CLEFT: Language-Image Contrastive Learning with Efficient Large Language Model and Prompt Fine-Tuning
๐ Abstract
The paper introduces a novel language-image Contrastive Learning method called CLEFT that leverages pre-trained large language models (LLMs) and visual models to address the challenges of limited medical data and constrained GPU resources. Key aspects include:
- Efficiently incorporating an LLM as the text encoder in the CLIP framework, using parameter-efficient fine-tuning (PEFT) techniques to reduce the number of trainable parameters.
- Treating the CLIP training as a knowledge distillation process, where the LLM serves as a teacher model to guide the visual encoder.

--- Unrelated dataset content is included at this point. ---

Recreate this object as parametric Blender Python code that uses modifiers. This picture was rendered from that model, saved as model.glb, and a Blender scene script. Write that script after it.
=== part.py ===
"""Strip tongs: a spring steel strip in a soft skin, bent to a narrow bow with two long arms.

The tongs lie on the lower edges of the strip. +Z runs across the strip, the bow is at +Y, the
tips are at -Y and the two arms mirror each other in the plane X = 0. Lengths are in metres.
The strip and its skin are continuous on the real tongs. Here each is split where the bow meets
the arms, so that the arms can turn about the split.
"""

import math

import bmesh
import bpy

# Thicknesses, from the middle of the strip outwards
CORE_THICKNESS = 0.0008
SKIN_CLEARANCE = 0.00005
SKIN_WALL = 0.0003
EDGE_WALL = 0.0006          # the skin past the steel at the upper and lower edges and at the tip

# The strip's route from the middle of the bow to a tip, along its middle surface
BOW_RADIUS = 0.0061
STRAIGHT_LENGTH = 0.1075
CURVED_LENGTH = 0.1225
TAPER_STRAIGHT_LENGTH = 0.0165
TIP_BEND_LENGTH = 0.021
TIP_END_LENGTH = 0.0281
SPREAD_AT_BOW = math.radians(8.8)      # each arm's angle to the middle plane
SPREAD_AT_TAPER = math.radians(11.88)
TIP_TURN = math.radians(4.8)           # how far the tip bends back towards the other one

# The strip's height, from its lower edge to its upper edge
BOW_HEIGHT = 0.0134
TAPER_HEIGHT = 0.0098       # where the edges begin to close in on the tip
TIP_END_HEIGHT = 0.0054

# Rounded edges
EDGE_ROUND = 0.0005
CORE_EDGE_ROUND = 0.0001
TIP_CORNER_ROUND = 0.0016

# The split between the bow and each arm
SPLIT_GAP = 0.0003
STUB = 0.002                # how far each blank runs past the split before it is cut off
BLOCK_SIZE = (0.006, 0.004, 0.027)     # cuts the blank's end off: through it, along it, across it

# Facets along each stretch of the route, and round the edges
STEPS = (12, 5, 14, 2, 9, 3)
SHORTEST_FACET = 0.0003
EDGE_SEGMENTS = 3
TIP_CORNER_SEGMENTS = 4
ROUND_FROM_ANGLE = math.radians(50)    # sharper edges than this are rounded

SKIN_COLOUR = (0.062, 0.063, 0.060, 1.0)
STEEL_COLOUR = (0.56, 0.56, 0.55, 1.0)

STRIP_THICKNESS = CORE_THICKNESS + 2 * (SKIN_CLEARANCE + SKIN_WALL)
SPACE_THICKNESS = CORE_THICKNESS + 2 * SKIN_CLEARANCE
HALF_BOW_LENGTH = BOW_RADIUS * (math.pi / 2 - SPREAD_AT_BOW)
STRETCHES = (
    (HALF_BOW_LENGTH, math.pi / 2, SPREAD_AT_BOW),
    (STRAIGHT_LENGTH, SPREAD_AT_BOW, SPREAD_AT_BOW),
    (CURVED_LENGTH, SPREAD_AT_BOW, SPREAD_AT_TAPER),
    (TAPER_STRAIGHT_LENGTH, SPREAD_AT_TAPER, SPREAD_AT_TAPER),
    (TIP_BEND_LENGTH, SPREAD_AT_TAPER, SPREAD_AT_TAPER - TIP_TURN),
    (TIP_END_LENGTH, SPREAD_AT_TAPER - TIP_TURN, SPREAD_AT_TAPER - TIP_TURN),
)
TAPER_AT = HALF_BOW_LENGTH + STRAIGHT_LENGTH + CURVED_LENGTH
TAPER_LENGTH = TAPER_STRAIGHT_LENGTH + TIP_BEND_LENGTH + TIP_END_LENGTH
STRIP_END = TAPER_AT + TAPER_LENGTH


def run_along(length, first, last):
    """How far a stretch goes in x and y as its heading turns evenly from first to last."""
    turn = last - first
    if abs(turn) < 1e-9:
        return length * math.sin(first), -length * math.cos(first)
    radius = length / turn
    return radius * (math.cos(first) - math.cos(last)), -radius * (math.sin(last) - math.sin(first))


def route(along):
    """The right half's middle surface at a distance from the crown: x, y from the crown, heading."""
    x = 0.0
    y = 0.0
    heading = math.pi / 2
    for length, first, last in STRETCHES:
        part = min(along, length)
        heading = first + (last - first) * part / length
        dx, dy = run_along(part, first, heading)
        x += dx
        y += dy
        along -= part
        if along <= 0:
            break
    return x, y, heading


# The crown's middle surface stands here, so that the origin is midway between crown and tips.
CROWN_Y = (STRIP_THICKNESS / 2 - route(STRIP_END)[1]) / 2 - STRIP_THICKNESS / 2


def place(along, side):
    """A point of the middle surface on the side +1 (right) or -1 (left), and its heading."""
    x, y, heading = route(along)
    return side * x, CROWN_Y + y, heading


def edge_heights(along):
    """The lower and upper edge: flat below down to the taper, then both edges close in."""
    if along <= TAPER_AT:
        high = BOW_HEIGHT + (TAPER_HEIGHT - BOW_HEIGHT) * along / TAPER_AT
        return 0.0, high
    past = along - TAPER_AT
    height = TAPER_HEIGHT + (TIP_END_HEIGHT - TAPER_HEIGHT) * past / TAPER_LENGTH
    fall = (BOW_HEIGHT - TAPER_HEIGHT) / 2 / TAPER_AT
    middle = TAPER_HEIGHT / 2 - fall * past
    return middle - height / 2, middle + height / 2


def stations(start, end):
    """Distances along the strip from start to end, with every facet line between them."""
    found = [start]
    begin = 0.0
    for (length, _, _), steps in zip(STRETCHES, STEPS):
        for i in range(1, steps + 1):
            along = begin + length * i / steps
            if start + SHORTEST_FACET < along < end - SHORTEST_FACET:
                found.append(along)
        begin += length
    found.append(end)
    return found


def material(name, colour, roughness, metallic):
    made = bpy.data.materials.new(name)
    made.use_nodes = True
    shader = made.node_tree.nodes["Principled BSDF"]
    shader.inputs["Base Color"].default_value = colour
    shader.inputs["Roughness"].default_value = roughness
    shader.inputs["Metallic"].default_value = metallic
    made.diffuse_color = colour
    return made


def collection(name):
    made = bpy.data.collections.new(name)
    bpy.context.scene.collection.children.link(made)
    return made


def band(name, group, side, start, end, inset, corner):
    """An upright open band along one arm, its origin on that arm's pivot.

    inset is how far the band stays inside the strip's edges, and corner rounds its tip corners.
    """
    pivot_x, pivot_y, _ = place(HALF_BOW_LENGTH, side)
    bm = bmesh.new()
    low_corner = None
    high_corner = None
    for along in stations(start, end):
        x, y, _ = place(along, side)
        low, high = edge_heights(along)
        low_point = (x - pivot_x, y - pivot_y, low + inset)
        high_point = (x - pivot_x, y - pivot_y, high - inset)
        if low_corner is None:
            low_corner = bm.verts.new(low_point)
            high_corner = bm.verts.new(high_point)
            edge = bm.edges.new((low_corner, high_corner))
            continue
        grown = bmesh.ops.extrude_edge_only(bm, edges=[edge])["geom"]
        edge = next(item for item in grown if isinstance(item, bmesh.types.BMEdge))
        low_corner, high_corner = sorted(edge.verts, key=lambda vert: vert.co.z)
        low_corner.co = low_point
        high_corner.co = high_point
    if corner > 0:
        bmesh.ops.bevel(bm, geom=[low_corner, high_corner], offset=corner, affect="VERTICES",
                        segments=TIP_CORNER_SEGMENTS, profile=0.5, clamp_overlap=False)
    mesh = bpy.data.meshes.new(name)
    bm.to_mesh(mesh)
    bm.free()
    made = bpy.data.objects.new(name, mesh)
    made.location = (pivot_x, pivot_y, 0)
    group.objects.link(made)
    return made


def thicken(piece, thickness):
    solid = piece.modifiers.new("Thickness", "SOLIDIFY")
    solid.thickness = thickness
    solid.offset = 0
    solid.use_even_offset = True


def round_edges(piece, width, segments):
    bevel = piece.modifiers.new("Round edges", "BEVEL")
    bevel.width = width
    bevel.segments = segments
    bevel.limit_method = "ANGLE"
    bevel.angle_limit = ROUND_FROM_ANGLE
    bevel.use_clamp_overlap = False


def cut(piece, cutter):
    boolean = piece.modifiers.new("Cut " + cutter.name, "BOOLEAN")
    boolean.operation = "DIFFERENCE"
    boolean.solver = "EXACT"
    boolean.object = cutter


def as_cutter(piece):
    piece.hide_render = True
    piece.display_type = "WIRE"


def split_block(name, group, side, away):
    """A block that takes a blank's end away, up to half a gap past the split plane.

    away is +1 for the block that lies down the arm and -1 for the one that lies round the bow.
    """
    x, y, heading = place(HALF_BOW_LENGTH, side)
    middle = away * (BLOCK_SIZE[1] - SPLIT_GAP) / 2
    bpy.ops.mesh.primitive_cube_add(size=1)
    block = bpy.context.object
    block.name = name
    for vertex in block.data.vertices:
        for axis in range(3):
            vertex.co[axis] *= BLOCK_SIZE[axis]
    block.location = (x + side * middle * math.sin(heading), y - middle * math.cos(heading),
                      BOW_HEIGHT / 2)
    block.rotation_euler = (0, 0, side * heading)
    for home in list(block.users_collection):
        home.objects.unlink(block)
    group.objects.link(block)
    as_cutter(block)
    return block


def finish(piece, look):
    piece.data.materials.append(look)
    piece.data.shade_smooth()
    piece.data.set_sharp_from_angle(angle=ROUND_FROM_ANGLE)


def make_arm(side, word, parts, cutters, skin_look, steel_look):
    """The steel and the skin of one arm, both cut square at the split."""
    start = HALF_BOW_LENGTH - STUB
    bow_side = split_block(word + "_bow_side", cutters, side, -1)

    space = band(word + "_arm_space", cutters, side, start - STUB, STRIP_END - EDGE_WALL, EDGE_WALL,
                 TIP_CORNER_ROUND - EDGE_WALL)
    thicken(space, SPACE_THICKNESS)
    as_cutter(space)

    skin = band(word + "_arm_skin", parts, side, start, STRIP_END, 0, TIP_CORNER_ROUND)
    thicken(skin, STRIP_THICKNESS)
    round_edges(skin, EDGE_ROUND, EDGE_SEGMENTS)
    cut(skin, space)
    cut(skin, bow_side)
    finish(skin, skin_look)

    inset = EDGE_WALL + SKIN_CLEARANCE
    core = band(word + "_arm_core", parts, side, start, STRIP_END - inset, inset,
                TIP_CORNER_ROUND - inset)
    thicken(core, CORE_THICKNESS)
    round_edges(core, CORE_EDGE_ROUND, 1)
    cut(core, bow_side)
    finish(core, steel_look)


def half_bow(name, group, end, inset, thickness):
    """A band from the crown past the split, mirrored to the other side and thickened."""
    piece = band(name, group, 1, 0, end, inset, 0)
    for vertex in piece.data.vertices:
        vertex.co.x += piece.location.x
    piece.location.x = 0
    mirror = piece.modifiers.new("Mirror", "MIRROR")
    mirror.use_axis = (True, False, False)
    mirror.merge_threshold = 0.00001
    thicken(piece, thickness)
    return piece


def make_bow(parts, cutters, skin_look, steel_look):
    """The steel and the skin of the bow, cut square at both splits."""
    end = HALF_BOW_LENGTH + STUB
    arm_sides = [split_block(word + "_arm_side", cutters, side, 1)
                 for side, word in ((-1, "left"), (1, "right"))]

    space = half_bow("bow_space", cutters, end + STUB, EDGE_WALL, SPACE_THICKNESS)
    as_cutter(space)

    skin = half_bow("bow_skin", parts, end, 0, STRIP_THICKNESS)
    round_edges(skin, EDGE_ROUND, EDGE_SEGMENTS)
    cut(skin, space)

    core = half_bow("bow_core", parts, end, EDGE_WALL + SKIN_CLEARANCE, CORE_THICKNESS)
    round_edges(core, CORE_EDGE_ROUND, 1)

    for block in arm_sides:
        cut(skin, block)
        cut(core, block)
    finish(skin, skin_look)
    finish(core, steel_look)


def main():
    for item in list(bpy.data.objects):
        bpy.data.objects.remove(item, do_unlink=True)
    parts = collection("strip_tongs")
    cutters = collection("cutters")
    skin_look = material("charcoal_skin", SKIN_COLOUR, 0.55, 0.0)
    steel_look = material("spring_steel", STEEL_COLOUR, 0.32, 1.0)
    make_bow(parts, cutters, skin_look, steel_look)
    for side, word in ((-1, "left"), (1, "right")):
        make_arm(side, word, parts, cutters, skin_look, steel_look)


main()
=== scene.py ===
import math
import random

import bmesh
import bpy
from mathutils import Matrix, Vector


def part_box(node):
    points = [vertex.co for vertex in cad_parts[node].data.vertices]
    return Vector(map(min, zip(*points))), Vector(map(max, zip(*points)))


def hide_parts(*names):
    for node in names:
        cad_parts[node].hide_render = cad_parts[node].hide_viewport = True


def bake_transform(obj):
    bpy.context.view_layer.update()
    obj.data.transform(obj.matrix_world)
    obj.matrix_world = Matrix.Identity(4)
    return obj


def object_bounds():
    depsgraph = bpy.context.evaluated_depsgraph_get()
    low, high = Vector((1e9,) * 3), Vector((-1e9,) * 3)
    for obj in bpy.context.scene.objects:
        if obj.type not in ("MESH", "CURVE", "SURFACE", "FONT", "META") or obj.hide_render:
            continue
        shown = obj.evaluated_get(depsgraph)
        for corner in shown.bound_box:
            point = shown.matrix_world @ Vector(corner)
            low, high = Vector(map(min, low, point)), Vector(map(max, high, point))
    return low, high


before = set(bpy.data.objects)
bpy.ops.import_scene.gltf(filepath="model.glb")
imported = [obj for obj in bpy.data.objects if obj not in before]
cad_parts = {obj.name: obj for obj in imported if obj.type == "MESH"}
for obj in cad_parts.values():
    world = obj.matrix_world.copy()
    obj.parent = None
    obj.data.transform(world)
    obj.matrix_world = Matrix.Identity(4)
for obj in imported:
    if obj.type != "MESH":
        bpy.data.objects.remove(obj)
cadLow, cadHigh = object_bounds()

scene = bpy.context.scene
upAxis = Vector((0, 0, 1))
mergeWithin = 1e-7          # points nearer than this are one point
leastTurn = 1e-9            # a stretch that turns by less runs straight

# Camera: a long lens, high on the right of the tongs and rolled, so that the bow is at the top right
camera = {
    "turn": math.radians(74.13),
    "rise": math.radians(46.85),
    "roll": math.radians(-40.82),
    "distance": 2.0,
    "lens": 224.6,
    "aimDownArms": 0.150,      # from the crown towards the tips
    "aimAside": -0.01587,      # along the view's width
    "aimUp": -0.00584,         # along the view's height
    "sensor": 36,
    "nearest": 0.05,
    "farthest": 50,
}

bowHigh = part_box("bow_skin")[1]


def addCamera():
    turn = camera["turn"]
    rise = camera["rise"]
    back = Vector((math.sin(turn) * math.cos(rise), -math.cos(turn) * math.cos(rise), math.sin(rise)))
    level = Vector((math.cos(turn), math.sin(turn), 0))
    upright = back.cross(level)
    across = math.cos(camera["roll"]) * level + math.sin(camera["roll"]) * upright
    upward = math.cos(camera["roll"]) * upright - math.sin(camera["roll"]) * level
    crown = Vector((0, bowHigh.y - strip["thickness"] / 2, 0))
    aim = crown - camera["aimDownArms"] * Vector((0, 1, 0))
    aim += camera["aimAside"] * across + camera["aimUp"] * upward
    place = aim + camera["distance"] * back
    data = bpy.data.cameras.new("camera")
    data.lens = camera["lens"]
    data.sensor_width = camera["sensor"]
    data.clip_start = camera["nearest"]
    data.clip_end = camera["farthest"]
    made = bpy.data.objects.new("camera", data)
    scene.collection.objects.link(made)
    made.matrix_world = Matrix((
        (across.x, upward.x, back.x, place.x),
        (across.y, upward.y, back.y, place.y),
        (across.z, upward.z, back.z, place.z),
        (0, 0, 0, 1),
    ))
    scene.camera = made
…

- Learning context-based prompts to mitigate the bias introduced by manually crafted prompts.
The proposed CLEFT method demonstrates state-of-the-art performance on multiple chest X-ray and mammography datasets compared to various baselines, while being parameter-efficient.
๐ Q&A
[01] Boosting CLIP with an LLM
1. What are the key components of the CLEFT framework for boosting CLIP with an LLM?
- The CLEFT framework incorporates a pre-trained medical LLM (GPT-2 based) as the text encoder in the CLIP framework.

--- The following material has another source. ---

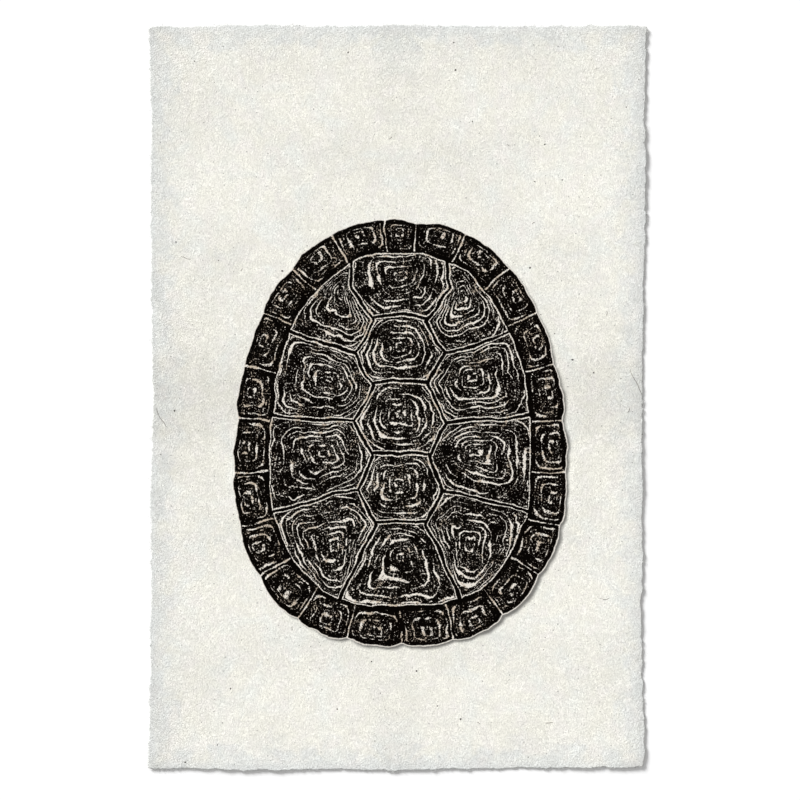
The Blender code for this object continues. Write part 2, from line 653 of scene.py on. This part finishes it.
# Colours, as the share of light that each throws back
PULP_WARM = (0.790, 0.776, 0.702, 1)
PULP_COOL = (0.769, 0.776, 0.730, 1)
PULP_ROSY = (0.792, 0.769, 0.722, 1)
PULP_BLUE = (0.715, 0.740, 0.745, 1)
INK = (0.0014, 0.0008, 0.0004, 1)
THIN_INK = (0.400, 0.320, 0.240, 1)
LINE_CREAM = (0.840, 0.790, 0.715, 1)
LINE_OCHRE = (0.400, 0.285, 0.170, 1)
PRINTED_GREY = (0.100, 0.096, 0.090, 1)
LOOSE_FIBRE = (0.740, 0.745, 0.720, 1)
BARK = (0.040, 0.030, 0.024, 1)
PLANT_HAIR = (0.120, 0.085, 0.055, 1)

# Lighter and darker clouds in the pulp, four times over: middle and half size in mm, and how much lighter
CLOUDS = ((180, 212, 66, 46, 0.045), (92, 306, 66, 30, 0.045), (0, 356, 38, 48, -0.045), (62, 243, 38, 26, -0.035))


def millimetres(tree):
    """The place on the object, in millimetres."""
    scaled = add_node(tree, "ShaderNodeVectorMath", {"Scale": 1 / MM}, operation="SCALE")
    connect(tree, add_node(tree, "ShaderNodeTexCoord").outputs["Object"], scaled.inputs[0])
    return scaled.outputs[0]


def guide(tree, name):
    """The three guide values that the sheet's mesh carries under a name."""
    return wires(tree, add_node(tree, "ShaderNodeAttribute", attribute_name=name).outputs["Vector"])


def specks(tree, place_in, size):
    """Tiny dark specks, about one in every second square of that size."""
    cells = add_node(tree, "ShaderNodeTexVoronoi", {"Vector": place_in, "Scale": 1.0 / size}, voronoi_dimensions="2D")
    lot, other_lot, _ = wires(tree, cells.outputs["Color"])
    radius = 0.30 + lot**3.0 * 0.45
    return (radius - Wire(tree, cells.outputs["Distance"]) * size).step(-0.12, 0.12) * (other_lot > 0.5)


def pulp_group():
    """Colour of the bare paper: mottled all over, and cooler and darker in blotches that gather at the edges.

    The broad mottles are mirrored about the sheet's two middle lines, as they are in the photo.
    """
    group, entry, leave = new_group(
        "pulp_colour", [("Place", "vector"), ("Inside", "number"), ("Threads", "number")], [("Colour", "colour")]
    )
    spot = entry.outputs["Place"]
    mirrored = add_node(group, "ShaderNodeVectorMath", {0: spot}, operation="ABSOLUTE").outputs[0]
    across, up, _ = wires(group, mirrored)
    inside = Wire(group, entry.outputs["Inside"])
    threads = Wire(group, entry.outputs["Threads"])

    broad = noise_at(group, mirrored, 60.0, 4.0, 0.80, 0.3, 1) - 0.5
    warm = noise_at(group, mirrored, 34.0, 1.0, 0.6, 0.3, 2) - 0.5
    rosy = noise_at(group, spot, 19.0, 1.0, 0.6, 0.3, 3) - 0.5
    cool = noise_at(group, mirrored, 20.0, 2.0, 0.5, 0.4, 4)
    grainy = noise_at(group, spot, 13.0, 2.0, 0.6, 0.5, 5).step(0.36, 0.60, 0.45, 1.25)
    fine = noise_at(group, spot, 1.3, 1.0, 0.7, 0.0, 6) - 0.5

    # Cooler towards the edges, darker at the sides and across the middle, and lighter in a few clouds
    near = inside.step(0.0, 50.0, 0.17, -0.20)
    blotch = (cool + near).step(0.44, 0.76)
    rim = inside.step(0.0, 14.0)
    from_side = SHEET_WIDTH / 2 / MM - across
    from_end = SHEET_HEIGHT / 2 / MM - up
    tone = 1.082 + broad * 0.15 - blotch * 0.045
    tone = tone - from_side.step(0.0, 14.0, 0.055, 0.0) - from_side.step(2.0, 40.0, 0.050, 0.0)
    tone = tone - from_end.step(0.0, 34.0, 0.050, 0.0) - (across + broad * 60.0).step(4.0, 34.0, 0.015, 0.0)
    tone = tone - (up + broad * 120.0).step(10.0, 100.0, 0.100, 0.0)
    for middle_x, middle_y, half_x, half_y, light in CLOUDS:
        away = (((across - middle_x) / half_x) ** 2.0 + ((up - middle_y) / half_y) ** 2.0 + broad * 2.0)
        tone = tone + away.step(0.0, 1.3, light, 0.0)
    # The tooth's threads are also a shade paler in colour: paler fibres, with painted highlight along the ridges of
    # the tooth on top of their bump relief.
    tone = tone + (fine * 0.54 + threads * 0.085 - 0.018) * grainy - specks(group, spot, 11.0) * 0.45

    colour = mix_colours(group, (0.5 + warm * 1.8 - near * 1.0).step(0.1, 0.9), PULP_COOL, PULP_WARM)
    colour = mix_colours(group, (0.3 + rosy * 1.8).step(0.0, 1.0), colour, PULP_ROSY)
    colour = mix_colours(group, (blotch * 0.40).most(0.55 - rim * 0.55), colour, PULP_BLUE)
    toned = add_node(group, "ShaderNodeVectorMath", {0: colour, "Scale": tone}, operation="SCALE")
    connect(group, toned.outputs[0], leave.inputs["Colour"])
    return group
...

- It uses parameter-efficient fine-tuning (PEFT) techniques like LoRA, IA3, and prefix fine-tuning to efficiently adapt the LLM to the CLIP task, reducing the number of trainable parameters.
- It treats the CLIP training as a knowledge distillation process, where the pre-trained LLM serves as a teacher model to guide the training of the visual encoder.
2. How does CLEFT address the challenges of limited medical data and constrained GPU resources?
- By leveraging the strengths of pre-trained LLMs and visual models, CLEFT can counterbalance the scarcity of medical data.
- The parameter-efficient fine-tuning of the LLM conserves GPU resources without compromising the knowledge acquired from natural language.
3. What are the benefits of using a causal LLM (GPT-2) versus a BERT-based LLM as the text encoder? The paper states that the causal LLM has shown better capability as it scales up to over a billion parameters, allowing the model to embed the input into a more robust feature space with less training.
[02] Learning the Context-Based Prompt
1. What is the motivation behind learning context-based prompts in the second stage of CLEFT? The paper argues that the common approach of manually crafting textual prompts for CLIP can lead to a lack of diversity in the text training prompts, which can result in the catastrophic forgetting phenomenon in the text encoder and limit the model's performance. Learning context-based prompts aims to mitigate this issue.
2. How does the prompt context learning stage work in CLEFT? After the initial pre-training stage, CLEFT freezes both the text and visual encoders. It then replaces the original hand-crafted prompt with a series of trainable context tokens that are fed into the language model. These context tokens are optimized using a zero-shot classification cross-entropy loss, allowing them to adapt to different classes evenly and avoid potential shortcut issues.
3. How are the context-based prompt tokens initialized in CLEFT? If the prompt length is longer than the original hand-crafted caption, the first few tokens are initialized according to the original caption, and the remaining tokens are initialized with random uniform distribution. This initialization strategy aims to leverage the information from the original prompt while allowing the model to learn new context-based prompts.
[03] Experimental Results
1. How does CLEFT perform compared to the baseline methods in the zero-shot, linear probing, and full fine-tuning settings?
- In zero-shot classification, CLEFT with LoRA outperforms other baselines by 7% on the CheXpert-5x200 dataset.
- In linear probing, CLEFT with LoRA achieves the best performance on both the CheXpert-5x200 and RSNA datasets, with a 5% gap on CheXpert-5x200 compared to the baselines.
- In full fine-tuning, CLEFT outperforms all other baselines on both the CheXpert and RSNA datasets.
2. How does CLEFT perform on the mammography dataset compared to the baselines? CLEFT with LoRA clearly surpasses the compared baselines on the EMBED mammography dataset, suggesting the proposed model has the potential to be applied to other medical domains beyond chest X-rays.
3. What are the key findings from the ablation experiments conducted on CLEFT?
- Removing the prompt context learning stage leads to a 3% drop in accuracy on both datasets.
- Using a fully frozen language model harms performance on in-domain data but improves performance on out-of-domain data.
- Fully fine-tuning the model improves performance but comes at the cost of higher GPU memory usage and longer training time.
- The length of the prompt context does not always positively correlate with performance improvement.